Prompt: The listing below contains a span that opens with the line containing "function arm_wrap(c, rod, away, side, r)" and closes with the line containing "bpy.data.objects.remove(obj)". Return that span exactly.

---------- Data shown ----------

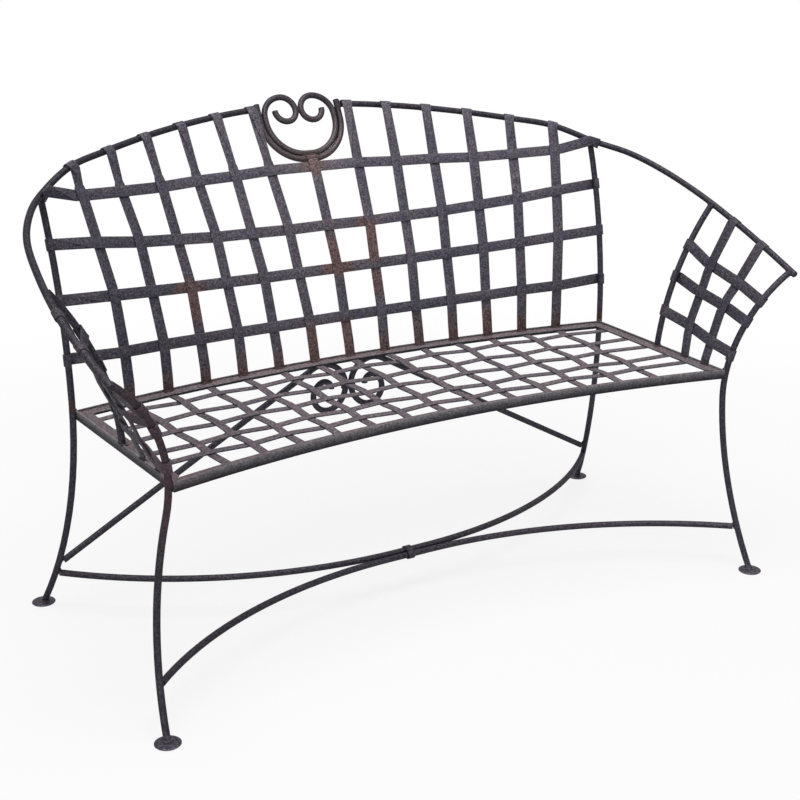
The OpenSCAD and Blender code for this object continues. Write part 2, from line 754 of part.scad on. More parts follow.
// Back slat i, counted from the middle: from the back rail, over and under the straps, and
// round the crest rail. The middle slat ends on the front of the loop instead. Slats left of
// the middle are the mirror images of those on the right.
module back_slat(i) {
    color(rusty)
        handed(i < 0 ? "left" : "right")
            strip(slat_path(abs(i)));
}

function slat_path(i) =
    let (across = function (z) unit(cross(back_up(i, z), back_normal(i, z))),
        low = slat_foot(i)[2])
    concat([for (z = [low, low + 30]) [back_at(i, z), across(z)]],
        [for (k = [4:-1:1], e = [-1, 1])
            let (z = strap_z(i, k) + e * flat_run)
            [back_at(i, z) + slat_side(i, k) * weave * back_normal(i, z), across(z)]],
        i == 0 ? loop_end() : rail_end(i));

function loop_end() =
    let (c = [0, loop_plane[1] - loop_depth * sin(crest_lean),
            loop_plane[2] - loop_depth * cos(crest_lean)],
        up = [0, sin(crest_lean), cos(crest_lean)],
        n = [0, -cos(crest_lean), sin(crest_lean)])
    [for (a = [0, 25, 50]) [c + wrap_r * (cos(a) * n + sin(a) * up), [-1, 0, 0]]];

function rail_end(i) =
    let (rail = rail_dir(i), head = slat_head(i),
        up = back_up(i, head[2] - 20),
        along = unit(up - rail * (rail * up)))
    wrap_path(head, cross(rail, along), along, -rail, rail_bend(i));

// Back strap k, from upright to upright; k = 1 is the top one
module back_strap(k) {
    across = function (i) unit(cross(back_normal(i, strap_z(i, k)),
        back_at(i + 0.1, strap_z(i + 0.1, k)) - back_at(i - 0.1, strap_z(i - 0.1, k))));
    woven = [for (i = [-6:6], e = [-1, 1])
        let (j = i + e * flat_run / slat_pitch, z = strap_z(j, k))
        [back_at(j, z) - slat_side(i, k) * weave * back_normal(j, z), across(j)]];
    right = upright_end(k);
    left = [for (j = [len(right) - 1:-1:0])
        [mirrored(right[j][0]), -mirrored(right[j][1])]];
    color(rusty)
        placed()
            strip(concat(left, woven, right));
}

function mirrored(v) = [-v[0], v[1], v[2]];

// Right-hand end of back strap k: the top one lies along the crest rail's inner side where
// the upright meets it, the others wrap round the upright
function upright_end(k) = k == 1 ? corner_end() :
    let (z = strap_z(6.6, k),
        f = share_at(back_leg_knee, back_leg_dir, upright_top, z),
        c = arc_at(back_leg_knee, back_leg_dir, upright_top, f),
        rod = arc_dir(back_leg_knee, back_leg_dir, upright_top, f),
        from = back_at(6.3, z),
        along = unit((c - from) - rod * (rod * (c - from))),
        n = -slat_side(7, k) * cross(along, rod))
    wrap_path(c, n, along, rod, bend_radius(back_leg_knee, back_leg_dir, upright_top));

function corner_end() =
    [for (t = [upright_at - 0.06, upright_at + 0.18])
        let (rail = rail_dir(t), n = -unit(cross([0, 0, 1], rail)))
        [rail_at(t) + wrap_r * n, cross(n, rail)]];

module seat_slat(i) {
    across = unit(cross(seat_dir(i), [0, 0, 1]));
    woven = [for (k = [1:5], e = [-1, 1])
        [seat_at(i, k) + e * seat_flat * seat_dir(i) + seat_side(i, k) * weave * seat_normal(i, k),
            across]];
    ends = [[seat_front_end(i), across], [seat_front_in(i), across]];
    color(rusty)
        placed()
            strip(concat(ends, woven,
                [for (in = [flange_w + 2 - seat_end, 0]) [seat_back_end(i) - in * seat_dir(i), across]]),
                seat_strap_w);
}

module seat_strap(k) {
    woven = [for (i = [-6:6], e = [-1, 1])
        [seat_at(i, k) + e * seat_flat * seat_along(i, k) - seat_side(i, k) * weave * seat_normal(i, k),
            seat_dir(i)]];
    y = seat_at(7.4, k)[1];
    right = [for (in = [flange_w + 2, seat_end])
        [[side_x(y) - in, y, seat_h - weave_drop], [0, 1, 0]]];
    left = [for (j = [1, 0]) [mirrored(right[j][0]), right[j][1]]];
    color(rusty)
        placed()
            strip(concat(left, woven, right), seat_strap_w);
}

// Arm post: from the top of the side rail to the arm rail
module arm_post(side) {
    color(iron)
        handed(side)
            bent_rod(post_foot, post_dir, post_top,
                butt(arc_dir(post_foot, post_dir, post_top, 1), rail_dir(post_at)));
}

// Two flat slats in each arm: they stand on the side rail, and run up and round the arm rail
module arm_slats(side) {
    color(rusty)
        handed(side)
            for (j = [1, 2])
                strip(arm_slat_path(j));
}

function arm_slat_path(j) =
    let (b = arm_slat_foot(j), head = rail_at(arm_slat_at[j - 1]), rail = rail_dir(arm_slat_at[j - 1]),
        w = unit(flat3(corner_front - corner_back, 0)),
        up = unit(head - arm_at(j, head[2] - 20)),
        along = unit(up - rail * (rail * up)),
        n = cross(along, rail))
    concat([for (z = [0, 6]) [b + [0, 0, z], w]],
        [for (k = [3:-1:1], e = [-1, 1])
            [arm_cross(j, k) + e * arm_flat * arm_up(j, k) - arm_side(j, k) * arm_weave * arm_out(j, k),
                cross(arm_out(j, k), arm_up(j, k))]],
        wrap_path(head, -n, along, rail, rail_bend(arm_slat_at[j - 1])));

// Three flat straps in each arm, wrapped round the post and the front leg
module arm_straps(side) {
    color(rusty)
        handed(side)
            for (k = [1:3])
                strip(arm_strap_path(k));
}

function arm_strap_path(k) =
    let (a = arm_strap_end(0, k), b = arm_strap_end(3, k), p = arm_cross(1, k), q = arm_cross(2, k),
        rear = arm_wrap(a, arm_rod_dir(0, k), unit(a - p), arm_side(0, k),
            bend_radius(post_foot, post_dir, post_top)),
        front = arm_wrap(b, arm_rod_dir(3, k), unit(b - q), arm_side(3, k),
            bend_radius(front_leg_knee, front_leg_dir, arm_tip)))
    concat([for (i = [len(rear) - 1:-1:0]) rear[i]],
        [for (j = [1, 2], e = [-1, 1])
            [arm_cross(j, k) + e * arm_flat * arm_run(k) + arm_side(j, k) * arm_weave * arm_out(j, k),
                cross(arm_run(k), arm_out(j, k))]],
        front);

function arm_wrap(c, rod, away, side, r) =
    let (along = unit(away - rod * (rod * away)), out = cross(along, rod),
        n = out * side * sign(out[0]))
    wrap_path(c, n, along, rod, r);

front_rail();
back_rail();
front_stretcher();
back_stretcher();
stretcher_collar();
brace_collar();
crest_loop();
heart_scroll();
feet();
for (s = sides) {
    side_rail(s);
    front_leg(s);
    back_leg(s);
    crest_rail(s);
    arm_post(s);
    arm_slats(s);
    arm_straps(s);
    brace(s);
}
for (i = [-6:6]) {
    back_slat(i);
    seat_slat(i);
}
for (k = [1:4])
    back_strap(k);
for (k = [1:5])
    seat_strap(k);
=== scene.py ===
import math

import bmesh
import bpy
from mathutils import Matrix, Vector, noise
from mathutils.bvhtree import BVHTree


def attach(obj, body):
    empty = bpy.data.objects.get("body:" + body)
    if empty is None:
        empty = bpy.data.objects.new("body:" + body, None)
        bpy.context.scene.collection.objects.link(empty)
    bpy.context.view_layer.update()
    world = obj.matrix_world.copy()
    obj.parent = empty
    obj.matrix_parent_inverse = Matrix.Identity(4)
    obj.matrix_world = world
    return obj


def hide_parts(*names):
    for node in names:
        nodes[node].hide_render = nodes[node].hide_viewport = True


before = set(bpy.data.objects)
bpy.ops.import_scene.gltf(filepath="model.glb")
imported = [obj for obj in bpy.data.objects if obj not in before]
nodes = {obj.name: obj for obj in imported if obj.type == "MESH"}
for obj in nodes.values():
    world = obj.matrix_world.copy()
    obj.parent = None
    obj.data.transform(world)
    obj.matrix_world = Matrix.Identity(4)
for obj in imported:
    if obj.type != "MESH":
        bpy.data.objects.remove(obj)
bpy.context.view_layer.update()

rodRadius = 0.00635  # rods are half an inch thick
seatTop = 0.430  # top of the seat rails' flanges
slatCount = 13  # in the back, and as many in the seat
seatStrapCount = 5
hands = {"right": 1.0, "left": -1.0}
upward = Vector((0.0, 0.0, 1.0))
downward = Vector((0.0, 0.0, -1.0))
sideways = Vector((1.0, 0.0, 0.0))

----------

Expected answer:
function arm_wrap(c, rod, away, side, r) =
    let (along = unit(away - rod * (rod * away)), out = cross(along, rod),
        n = out * side * sign(out[0]))
    wrap_path(c, n, along, rod, r);

front_rail();
back_rail();
front_stretcher();
back_stretcher();
stretcher_collar();
brace_collar();
crest_loop();
heart_scroll();
feet();
for (s = sides) {
    side_rail(s);
    front_leg(s);
    back_leg(s);
    crest_rail(s);
    arm_post(s);
    arm_slats(s);
    arm_straps(s);
    brace(s);
}
for (i = [-6:6]) {
    back_slat(i);
    seat_slat(i);
}
for (k = [1:4])
    back_strap(k);
for (k = [1:5])
    seat_strap(k);
=== scene.py ===
import math

import bmesh
import bpy
from mathutils import Matrix, Vector, noise
from mathutils.bvhtree import BVHTree


def attach(obj, body):
    empty = bpy.data.objects.get("body:" + body)
    if empty is None:
        empty = bpy.data.objects.new("body:" + body, None)
        bpy.context.scene.collection.objects.link(empty)
    bpy.context.view_layer.update()
    world = obj.matrix_world.copy()
    obj.parent = empty
    obj.matrix_parent_inverse = Matrix.Identity(4)
    obj.matrix_world = world
    return obj


def hide_parts(*names):
    for node in names:
        nodes[node].hide_render = nodes[node].hide_viewport = True


before = set(bpy.data.objects)
bpy.ops.import_scene.gltf(filepath="model.glb")
imported = [obj for obj in bpy.data.objects if obj not in before]
nodes = {obj.name: obj for obj in imported if obj.type == "MESH"}
for obj in nodes.values():
    world = obj.matrix_world.copy()
    obj.parent = None
    obj.data.transform(world)
    obj.matrix_world = Matrix.Identity(4)
for obj in imported:
    if obj.type != "MESH":
        bpy.data.objects.remove(obj)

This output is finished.